--- Begin INFORMATION SUPPLIED ---

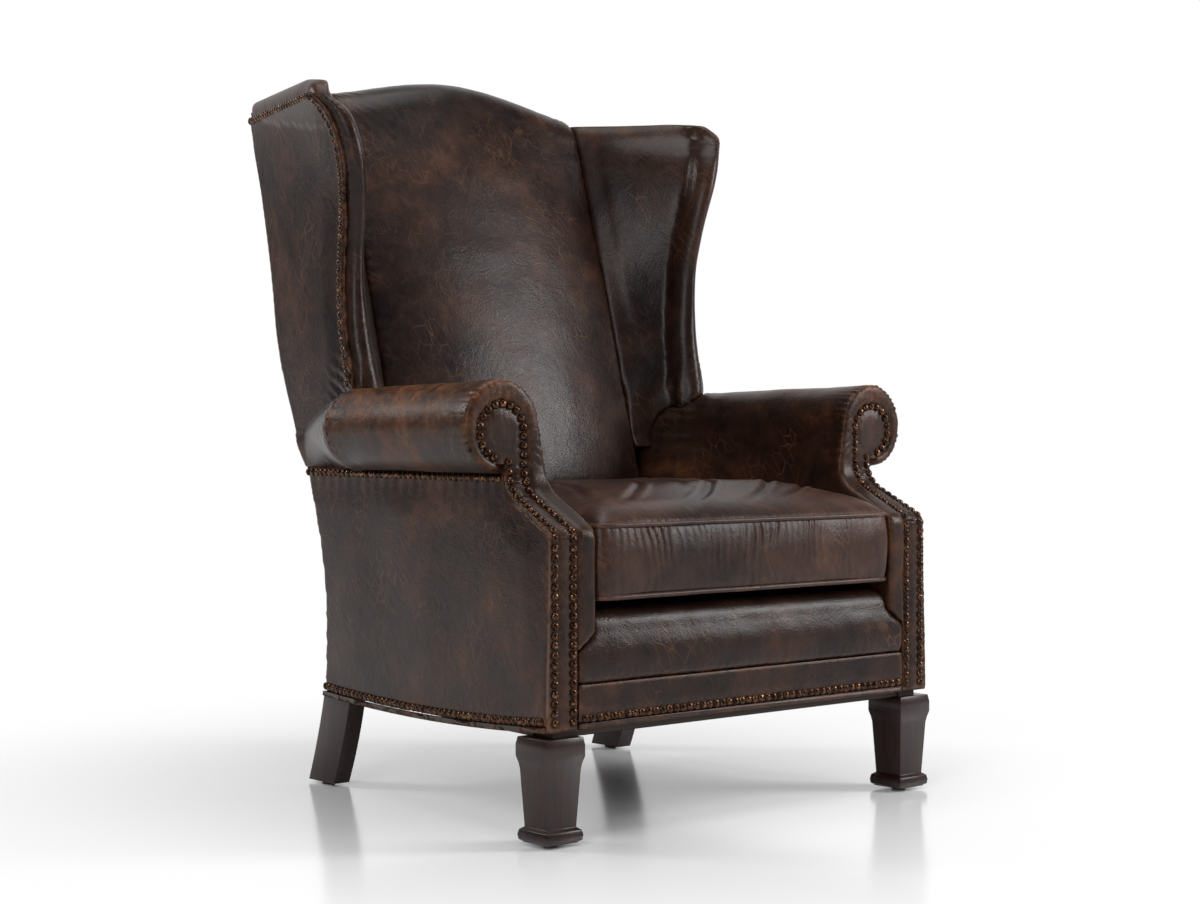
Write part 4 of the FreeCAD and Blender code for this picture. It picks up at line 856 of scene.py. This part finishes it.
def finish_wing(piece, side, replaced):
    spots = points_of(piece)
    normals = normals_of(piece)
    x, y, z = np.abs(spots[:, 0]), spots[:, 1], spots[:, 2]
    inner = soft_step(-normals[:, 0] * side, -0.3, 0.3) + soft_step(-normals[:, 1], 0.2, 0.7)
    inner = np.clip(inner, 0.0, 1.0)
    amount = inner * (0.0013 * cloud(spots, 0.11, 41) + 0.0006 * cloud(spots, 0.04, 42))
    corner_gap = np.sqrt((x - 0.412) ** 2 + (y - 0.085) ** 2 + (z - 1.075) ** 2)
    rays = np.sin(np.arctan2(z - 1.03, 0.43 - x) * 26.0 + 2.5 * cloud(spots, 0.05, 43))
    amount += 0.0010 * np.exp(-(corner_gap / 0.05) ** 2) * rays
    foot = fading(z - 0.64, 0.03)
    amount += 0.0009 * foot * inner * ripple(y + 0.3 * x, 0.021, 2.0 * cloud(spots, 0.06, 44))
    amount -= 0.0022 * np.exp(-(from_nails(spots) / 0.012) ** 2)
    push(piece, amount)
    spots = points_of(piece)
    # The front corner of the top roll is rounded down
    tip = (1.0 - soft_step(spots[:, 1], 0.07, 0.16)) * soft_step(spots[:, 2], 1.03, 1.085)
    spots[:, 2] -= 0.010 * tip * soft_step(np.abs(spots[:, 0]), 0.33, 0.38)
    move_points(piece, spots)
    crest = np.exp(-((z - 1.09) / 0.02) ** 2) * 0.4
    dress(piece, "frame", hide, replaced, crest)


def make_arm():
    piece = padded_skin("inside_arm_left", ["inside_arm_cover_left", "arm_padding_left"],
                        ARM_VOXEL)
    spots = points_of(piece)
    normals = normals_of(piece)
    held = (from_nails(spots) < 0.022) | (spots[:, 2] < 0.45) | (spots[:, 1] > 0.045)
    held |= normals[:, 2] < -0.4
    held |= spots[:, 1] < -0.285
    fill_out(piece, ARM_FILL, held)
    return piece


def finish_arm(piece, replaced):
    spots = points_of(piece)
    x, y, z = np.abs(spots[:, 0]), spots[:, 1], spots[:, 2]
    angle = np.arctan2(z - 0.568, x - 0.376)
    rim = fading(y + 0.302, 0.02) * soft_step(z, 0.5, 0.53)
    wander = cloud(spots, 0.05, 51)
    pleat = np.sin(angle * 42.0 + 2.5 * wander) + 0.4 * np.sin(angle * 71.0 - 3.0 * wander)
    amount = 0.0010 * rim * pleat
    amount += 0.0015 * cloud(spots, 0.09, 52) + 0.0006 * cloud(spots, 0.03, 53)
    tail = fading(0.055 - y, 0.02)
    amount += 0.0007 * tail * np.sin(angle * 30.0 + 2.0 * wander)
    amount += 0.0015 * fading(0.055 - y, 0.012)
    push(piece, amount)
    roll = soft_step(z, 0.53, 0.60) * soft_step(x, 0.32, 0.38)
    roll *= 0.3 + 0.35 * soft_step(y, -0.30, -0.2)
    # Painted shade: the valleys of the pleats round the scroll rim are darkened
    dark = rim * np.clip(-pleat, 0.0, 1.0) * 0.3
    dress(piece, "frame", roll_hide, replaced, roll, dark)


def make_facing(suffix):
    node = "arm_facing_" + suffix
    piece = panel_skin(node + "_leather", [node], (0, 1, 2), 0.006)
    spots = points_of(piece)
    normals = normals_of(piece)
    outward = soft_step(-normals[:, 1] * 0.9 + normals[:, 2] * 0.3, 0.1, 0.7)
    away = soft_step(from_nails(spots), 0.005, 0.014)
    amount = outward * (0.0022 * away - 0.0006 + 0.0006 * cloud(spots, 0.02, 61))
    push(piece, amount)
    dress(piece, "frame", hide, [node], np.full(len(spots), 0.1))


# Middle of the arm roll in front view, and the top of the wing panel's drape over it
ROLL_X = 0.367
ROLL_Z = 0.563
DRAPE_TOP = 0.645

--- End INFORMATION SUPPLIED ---
--- Begin INFORMATION SUPPLIED ---

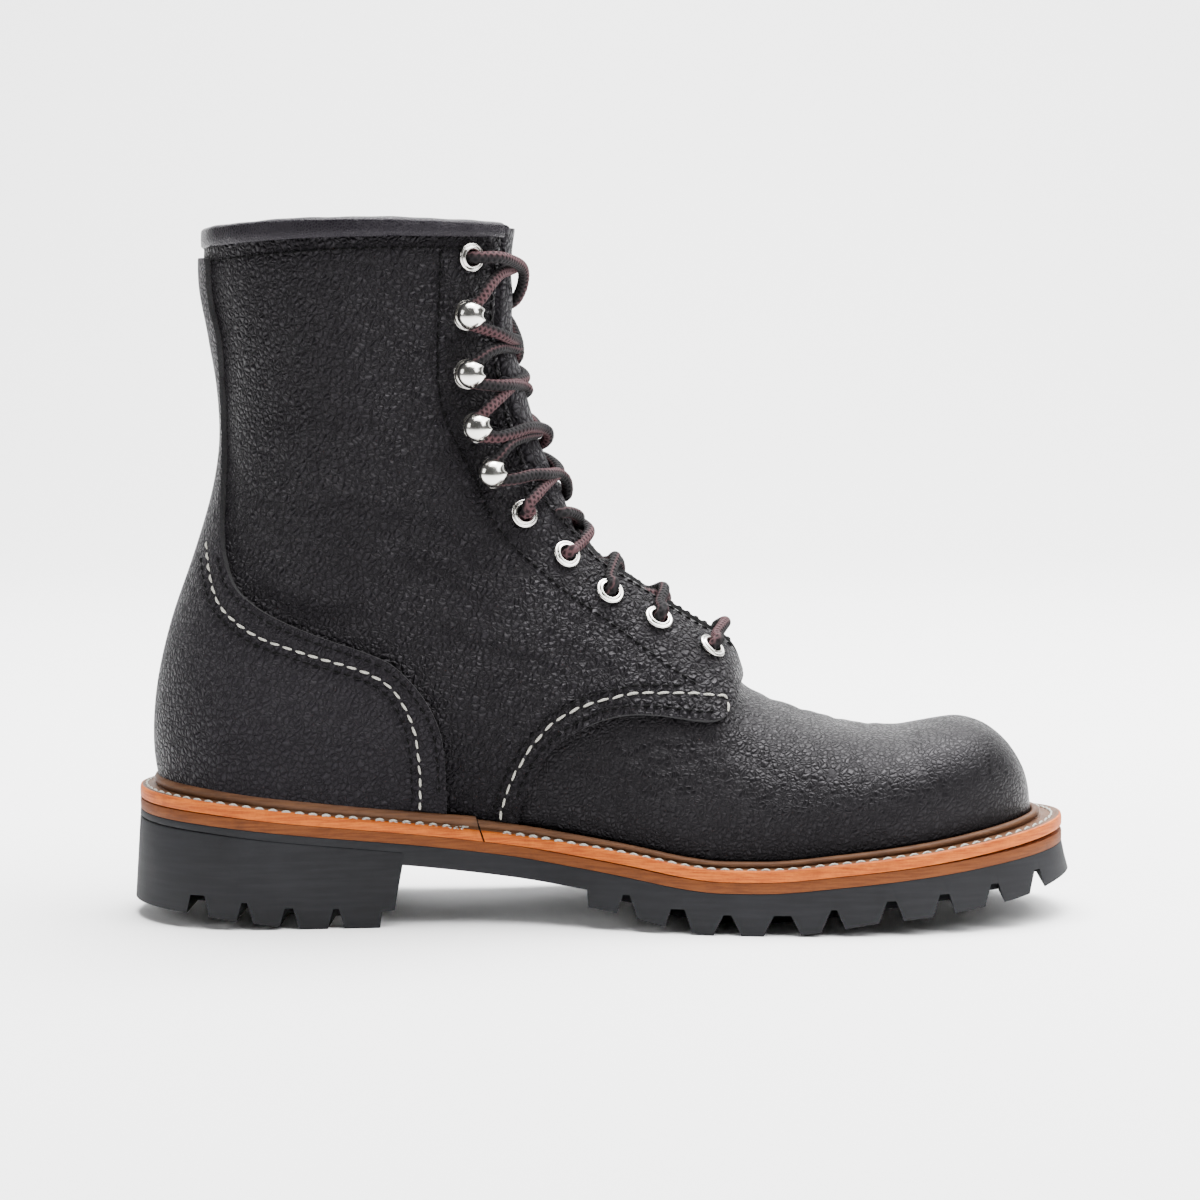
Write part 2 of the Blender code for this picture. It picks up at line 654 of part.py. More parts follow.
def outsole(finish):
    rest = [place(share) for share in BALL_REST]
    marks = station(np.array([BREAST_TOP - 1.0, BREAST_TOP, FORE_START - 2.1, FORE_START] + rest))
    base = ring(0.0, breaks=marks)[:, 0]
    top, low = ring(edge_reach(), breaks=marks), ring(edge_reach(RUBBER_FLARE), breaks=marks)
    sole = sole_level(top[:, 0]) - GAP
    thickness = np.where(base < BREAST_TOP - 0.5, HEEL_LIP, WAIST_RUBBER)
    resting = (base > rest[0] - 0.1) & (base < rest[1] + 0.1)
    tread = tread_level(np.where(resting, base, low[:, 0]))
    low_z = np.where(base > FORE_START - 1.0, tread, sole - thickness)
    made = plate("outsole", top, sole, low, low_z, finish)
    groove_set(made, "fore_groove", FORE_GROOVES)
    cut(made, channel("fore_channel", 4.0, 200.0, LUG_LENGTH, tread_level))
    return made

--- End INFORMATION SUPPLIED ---

[REQUIREMENT]
Collect the lines that hold "picture".

[FULL OUTPUT]
Write part 4 of the FreeCAD and Blender code for this picture. It picks up at line 856 of scene.py. This part finishes it.
Write part 2 of the Blender code for this picture. It picks up at line 654 of part.py. More parts follow.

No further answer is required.